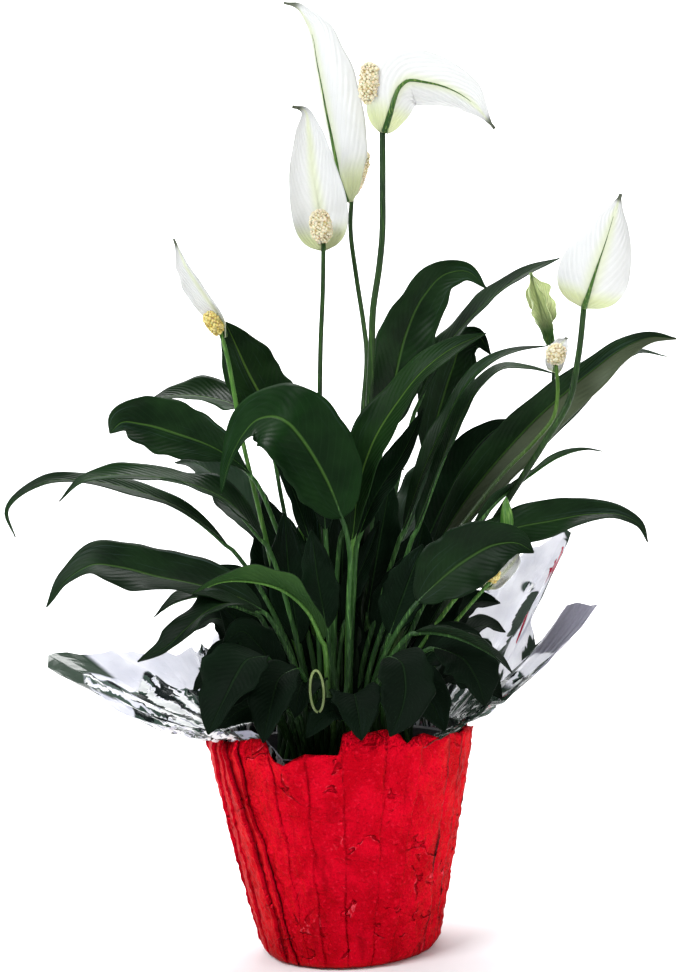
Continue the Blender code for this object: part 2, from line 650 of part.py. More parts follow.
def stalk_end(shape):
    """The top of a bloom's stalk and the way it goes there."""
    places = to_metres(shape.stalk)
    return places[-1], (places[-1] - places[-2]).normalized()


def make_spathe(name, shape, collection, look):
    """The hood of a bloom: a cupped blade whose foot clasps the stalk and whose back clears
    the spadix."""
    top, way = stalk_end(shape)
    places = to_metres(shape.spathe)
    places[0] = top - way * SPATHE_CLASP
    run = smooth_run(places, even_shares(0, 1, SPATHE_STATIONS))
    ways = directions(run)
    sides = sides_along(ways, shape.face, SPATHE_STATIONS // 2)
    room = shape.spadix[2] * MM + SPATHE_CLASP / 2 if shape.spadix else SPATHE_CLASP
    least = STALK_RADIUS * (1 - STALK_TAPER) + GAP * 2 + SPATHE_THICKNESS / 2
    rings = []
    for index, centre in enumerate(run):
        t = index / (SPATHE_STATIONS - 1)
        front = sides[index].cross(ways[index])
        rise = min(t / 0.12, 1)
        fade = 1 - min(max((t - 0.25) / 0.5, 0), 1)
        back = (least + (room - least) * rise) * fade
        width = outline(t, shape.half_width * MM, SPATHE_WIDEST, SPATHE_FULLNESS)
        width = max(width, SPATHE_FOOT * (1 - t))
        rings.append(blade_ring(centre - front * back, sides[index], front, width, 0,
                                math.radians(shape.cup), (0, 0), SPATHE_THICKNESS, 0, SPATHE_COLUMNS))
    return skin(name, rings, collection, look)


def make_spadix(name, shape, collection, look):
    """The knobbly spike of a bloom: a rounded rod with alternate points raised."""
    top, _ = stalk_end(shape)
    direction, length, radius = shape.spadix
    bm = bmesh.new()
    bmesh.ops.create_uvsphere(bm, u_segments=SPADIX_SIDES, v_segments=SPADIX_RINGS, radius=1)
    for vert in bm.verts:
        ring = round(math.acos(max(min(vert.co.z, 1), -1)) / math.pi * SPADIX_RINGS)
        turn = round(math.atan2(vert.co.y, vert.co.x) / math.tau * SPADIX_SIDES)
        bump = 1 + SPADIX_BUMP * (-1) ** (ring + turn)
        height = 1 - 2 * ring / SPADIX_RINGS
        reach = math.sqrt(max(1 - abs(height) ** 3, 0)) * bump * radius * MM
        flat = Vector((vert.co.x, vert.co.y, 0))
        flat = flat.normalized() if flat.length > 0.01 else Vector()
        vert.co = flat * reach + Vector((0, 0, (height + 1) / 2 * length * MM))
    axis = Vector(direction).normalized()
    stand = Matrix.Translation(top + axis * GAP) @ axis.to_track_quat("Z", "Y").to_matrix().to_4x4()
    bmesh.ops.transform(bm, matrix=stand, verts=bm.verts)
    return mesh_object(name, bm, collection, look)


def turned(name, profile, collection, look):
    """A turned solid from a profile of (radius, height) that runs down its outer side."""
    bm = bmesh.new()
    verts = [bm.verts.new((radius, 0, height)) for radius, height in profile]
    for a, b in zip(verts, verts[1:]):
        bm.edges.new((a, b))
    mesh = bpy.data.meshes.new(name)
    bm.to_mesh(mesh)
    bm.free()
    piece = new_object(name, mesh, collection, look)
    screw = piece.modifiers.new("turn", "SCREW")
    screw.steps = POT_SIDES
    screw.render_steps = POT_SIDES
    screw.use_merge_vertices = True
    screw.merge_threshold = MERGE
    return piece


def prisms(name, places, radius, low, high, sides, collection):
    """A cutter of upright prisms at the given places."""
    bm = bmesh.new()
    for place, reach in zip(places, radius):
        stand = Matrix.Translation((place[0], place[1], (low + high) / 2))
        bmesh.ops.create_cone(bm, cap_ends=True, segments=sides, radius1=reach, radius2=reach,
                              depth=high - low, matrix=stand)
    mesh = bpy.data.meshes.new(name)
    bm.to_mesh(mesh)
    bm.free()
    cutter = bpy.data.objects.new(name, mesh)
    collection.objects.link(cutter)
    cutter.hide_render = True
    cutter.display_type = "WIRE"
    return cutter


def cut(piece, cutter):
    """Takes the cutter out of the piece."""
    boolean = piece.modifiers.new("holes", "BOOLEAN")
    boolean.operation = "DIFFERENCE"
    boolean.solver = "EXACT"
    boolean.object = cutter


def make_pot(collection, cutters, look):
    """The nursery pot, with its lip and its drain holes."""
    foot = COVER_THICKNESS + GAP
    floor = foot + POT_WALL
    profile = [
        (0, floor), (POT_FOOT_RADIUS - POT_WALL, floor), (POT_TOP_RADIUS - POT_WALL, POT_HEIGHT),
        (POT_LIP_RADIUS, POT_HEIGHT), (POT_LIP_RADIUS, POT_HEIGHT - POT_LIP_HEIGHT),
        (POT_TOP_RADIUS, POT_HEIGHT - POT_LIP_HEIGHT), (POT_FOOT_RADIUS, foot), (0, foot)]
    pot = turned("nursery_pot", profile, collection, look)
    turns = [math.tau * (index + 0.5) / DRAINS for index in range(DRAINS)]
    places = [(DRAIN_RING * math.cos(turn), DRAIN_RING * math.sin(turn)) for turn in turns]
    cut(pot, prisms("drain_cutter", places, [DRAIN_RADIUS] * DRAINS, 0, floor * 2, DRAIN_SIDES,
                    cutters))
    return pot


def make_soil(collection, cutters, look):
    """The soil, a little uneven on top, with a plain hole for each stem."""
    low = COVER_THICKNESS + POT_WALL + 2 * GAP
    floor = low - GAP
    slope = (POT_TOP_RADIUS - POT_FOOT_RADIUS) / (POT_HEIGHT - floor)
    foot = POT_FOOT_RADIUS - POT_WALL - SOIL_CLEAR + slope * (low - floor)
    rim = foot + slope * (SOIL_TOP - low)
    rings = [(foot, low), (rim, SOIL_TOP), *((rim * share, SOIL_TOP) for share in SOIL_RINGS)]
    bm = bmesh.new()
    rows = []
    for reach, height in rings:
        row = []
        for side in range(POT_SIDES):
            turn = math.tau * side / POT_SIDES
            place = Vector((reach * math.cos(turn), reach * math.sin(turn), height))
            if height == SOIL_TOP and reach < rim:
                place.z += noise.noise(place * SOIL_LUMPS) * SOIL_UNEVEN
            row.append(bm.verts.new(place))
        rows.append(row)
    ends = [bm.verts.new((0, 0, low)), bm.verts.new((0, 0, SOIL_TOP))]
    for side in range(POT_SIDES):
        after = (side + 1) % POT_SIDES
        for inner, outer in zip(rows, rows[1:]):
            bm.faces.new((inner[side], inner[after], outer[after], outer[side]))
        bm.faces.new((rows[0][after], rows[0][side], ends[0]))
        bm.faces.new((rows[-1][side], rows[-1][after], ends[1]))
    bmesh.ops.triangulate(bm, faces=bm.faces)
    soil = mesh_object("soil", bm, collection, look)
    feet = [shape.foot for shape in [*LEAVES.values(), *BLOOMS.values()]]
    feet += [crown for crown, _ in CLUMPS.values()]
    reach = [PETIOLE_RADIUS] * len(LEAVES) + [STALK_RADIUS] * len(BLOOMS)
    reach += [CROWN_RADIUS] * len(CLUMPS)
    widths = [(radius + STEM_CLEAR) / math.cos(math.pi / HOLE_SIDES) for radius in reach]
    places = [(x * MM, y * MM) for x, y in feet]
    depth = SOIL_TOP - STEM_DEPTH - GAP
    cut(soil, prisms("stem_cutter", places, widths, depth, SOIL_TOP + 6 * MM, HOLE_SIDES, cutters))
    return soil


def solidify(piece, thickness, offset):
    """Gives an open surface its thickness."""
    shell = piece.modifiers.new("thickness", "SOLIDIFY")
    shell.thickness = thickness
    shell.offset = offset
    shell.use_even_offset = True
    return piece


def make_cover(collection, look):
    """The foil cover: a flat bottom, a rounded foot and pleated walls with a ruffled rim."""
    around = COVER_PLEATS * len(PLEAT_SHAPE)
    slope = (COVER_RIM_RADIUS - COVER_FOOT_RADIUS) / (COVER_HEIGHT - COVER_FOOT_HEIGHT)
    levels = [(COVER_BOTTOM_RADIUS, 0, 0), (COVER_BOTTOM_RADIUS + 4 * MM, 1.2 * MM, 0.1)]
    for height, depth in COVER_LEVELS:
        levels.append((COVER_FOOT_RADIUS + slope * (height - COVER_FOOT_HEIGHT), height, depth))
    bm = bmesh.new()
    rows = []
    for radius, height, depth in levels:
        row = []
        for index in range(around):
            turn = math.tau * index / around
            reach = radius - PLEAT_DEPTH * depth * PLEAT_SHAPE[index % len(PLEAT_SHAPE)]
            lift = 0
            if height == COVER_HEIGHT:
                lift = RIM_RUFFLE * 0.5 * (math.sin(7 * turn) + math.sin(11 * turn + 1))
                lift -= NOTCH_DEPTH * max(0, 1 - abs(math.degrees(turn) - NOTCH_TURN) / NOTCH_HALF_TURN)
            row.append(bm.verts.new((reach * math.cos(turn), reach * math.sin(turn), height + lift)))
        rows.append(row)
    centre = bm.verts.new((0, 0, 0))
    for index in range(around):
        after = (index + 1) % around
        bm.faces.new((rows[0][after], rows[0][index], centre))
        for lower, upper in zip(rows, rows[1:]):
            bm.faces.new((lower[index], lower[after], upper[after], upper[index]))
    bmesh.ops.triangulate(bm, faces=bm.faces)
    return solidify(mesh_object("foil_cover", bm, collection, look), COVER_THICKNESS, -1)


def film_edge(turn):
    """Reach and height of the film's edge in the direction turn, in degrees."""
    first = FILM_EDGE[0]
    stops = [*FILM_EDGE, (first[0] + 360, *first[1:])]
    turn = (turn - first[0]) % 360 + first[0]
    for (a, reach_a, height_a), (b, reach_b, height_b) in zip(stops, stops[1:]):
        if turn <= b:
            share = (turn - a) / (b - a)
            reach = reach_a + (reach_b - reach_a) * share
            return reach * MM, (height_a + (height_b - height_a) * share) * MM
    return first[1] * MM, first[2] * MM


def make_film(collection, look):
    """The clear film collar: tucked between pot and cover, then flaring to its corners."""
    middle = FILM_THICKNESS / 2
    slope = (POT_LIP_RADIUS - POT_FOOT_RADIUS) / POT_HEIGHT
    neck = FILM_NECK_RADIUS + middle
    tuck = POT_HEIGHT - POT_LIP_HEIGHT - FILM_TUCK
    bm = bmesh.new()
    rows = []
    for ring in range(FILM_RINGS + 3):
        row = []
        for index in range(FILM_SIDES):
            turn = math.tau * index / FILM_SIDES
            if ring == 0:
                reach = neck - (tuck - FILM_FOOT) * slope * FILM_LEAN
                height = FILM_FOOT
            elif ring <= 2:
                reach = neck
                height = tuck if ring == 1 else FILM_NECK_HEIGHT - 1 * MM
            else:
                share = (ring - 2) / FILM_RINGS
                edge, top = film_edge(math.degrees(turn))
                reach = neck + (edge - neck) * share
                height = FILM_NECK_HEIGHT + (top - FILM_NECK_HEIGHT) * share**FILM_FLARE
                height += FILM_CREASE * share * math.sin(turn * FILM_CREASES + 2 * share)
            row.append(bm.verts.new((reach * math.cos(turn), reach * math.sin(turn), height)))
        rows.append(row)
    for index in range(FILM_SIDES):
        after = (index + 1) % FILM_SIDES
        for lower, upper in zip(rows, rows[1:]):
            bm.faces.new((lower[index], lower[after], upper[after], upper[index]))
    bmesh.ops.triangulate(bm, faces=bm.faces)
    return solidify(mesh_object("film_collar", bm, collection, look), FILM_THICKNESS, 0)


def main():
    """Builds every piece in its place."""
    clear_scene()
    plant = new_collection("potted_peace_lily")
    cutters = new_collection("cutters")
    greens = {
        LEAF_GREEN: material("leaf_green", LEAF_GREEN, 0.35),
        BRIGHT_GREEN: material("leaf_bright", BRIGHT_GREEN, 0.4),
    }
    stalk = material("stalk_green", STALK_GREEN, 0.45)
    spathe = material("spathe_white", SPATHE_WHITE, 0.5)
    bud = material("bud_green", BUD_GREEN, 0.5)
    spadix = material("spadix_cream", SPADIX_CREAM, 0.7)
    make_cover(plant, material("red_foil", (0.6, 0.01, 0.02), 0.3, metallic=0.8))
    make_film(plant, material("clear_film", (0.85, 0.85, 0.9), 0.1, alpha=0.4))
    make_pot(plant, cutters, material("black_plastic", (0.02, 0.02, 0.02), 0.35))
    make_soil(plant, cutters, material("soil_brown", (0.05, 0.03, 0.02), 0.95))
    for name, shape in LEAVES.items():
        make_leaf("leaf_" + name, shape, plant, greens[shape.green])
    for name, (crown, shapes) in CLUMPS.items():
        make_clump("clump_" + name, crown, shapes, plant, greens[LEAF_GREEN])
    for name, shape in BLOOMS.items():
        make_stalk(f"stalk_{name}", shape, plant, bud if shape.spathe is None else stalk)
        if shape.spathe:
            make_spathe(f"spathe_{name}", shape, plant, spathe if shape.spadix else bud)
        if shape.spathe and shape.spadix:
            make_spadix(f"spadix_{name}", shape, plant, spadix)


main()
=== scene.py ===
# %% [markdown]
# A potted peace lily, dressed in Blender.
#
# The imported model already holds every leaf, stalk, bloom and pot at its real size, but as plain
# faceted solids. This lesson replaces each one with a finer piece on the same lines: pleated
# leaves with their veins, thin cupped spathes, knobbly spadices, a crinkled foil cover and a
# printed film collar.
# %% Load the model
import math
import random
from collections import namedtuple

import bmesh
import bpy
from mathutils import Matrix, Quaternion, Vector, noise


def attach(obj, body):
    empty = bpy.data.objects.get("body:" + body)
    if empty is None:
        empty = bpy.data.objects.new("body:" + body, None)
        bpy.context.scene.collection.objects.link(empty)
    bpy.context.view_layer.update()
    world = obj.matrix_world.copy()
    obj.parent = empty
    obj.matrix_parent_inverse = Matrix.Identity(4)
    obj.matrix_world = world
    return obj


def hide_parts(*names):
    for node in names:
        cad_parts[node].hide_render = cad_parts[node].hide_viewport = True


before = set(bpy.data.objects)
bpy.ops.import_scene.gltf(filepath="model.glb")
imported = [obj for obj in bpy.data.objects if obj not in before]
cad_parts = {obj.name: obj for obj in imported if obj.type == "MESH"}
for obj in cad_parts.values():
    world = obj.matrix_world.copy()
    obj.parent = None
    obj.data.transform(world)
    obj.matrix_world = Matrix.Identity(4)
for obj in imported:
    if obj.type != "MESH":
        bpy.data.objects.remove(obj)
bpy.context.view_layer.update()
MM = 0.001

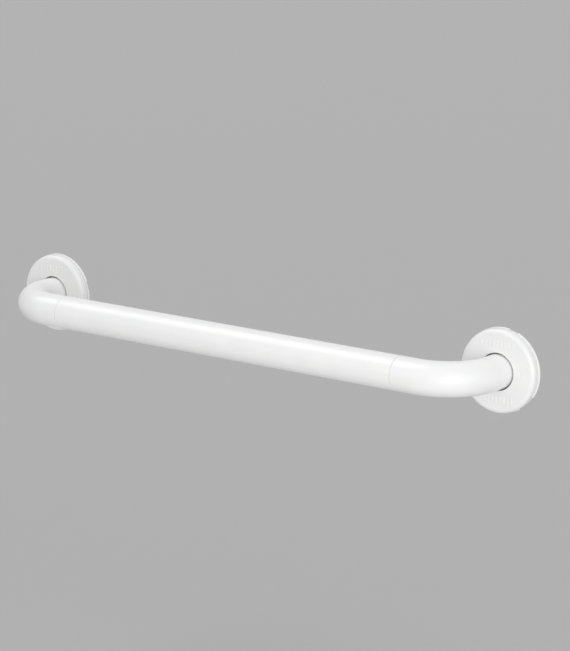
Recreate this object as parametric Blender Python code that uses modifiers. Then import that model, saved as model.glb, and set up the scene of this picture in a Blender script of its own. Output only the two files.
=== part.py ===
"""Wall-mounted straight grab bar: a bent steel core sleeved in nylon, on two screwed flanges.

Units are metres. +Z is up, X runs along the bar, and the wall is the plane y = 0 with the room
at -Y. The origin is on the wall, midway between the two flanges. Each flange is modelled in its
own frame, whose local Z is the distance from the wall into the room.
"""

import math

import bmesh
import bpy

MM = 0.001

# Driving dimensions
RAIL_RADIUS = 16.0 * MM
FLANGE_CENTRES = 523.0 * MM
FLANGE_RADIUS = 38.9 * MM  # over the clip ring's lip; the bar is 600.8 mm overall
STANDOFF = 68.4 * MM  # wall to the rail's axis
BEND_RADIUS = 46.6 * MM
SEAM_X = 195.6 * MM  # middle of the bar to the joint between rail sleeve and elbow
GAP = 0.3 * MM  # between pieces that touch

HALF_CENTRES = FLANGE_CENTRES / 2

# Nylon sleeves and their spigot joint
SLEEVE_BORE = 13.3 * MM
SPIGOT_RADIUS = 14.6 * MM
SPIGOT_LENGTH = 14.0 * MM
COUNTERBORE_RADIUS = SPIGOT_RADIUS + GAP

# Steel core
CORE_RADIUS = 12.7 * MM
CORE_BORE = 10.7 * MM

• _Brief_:
Only the lines from the beginning of the material to the line containing "return places[-1], (places[-1]" should be echoed, verbatim and in full.

• _Completed task_:
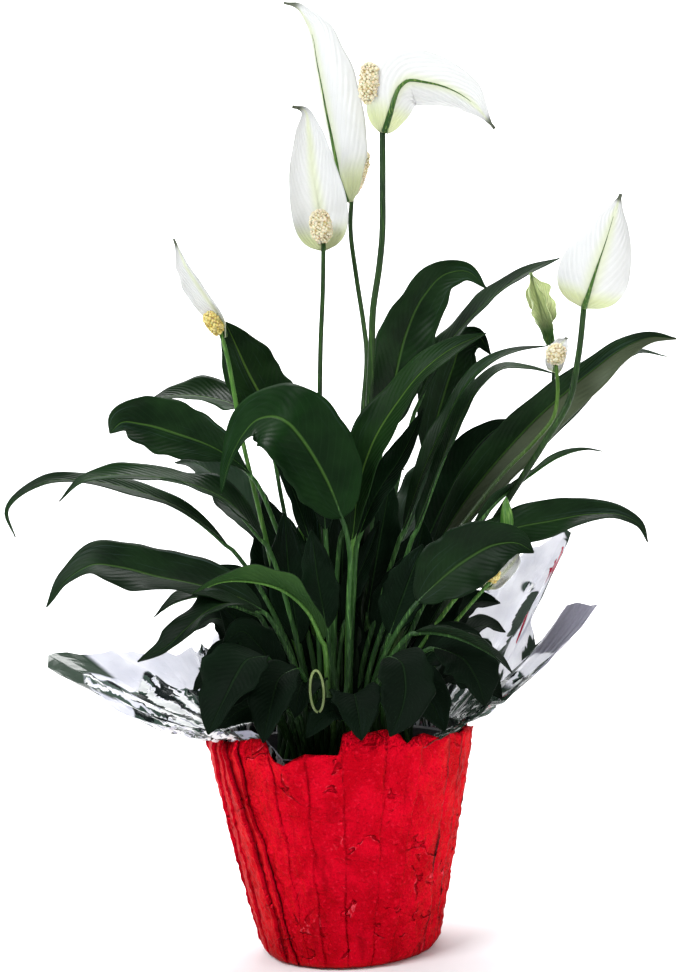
Continue the Blender code for this object: part 2, from line 650 of part.py. More parts follow.
def stalk_end(shape):
    """The top of a bloom's stalk and the way it goes there."""
    places = to_metres(shape.stalk)
    return places[-1], (places[-1] - places[-2]).normalized()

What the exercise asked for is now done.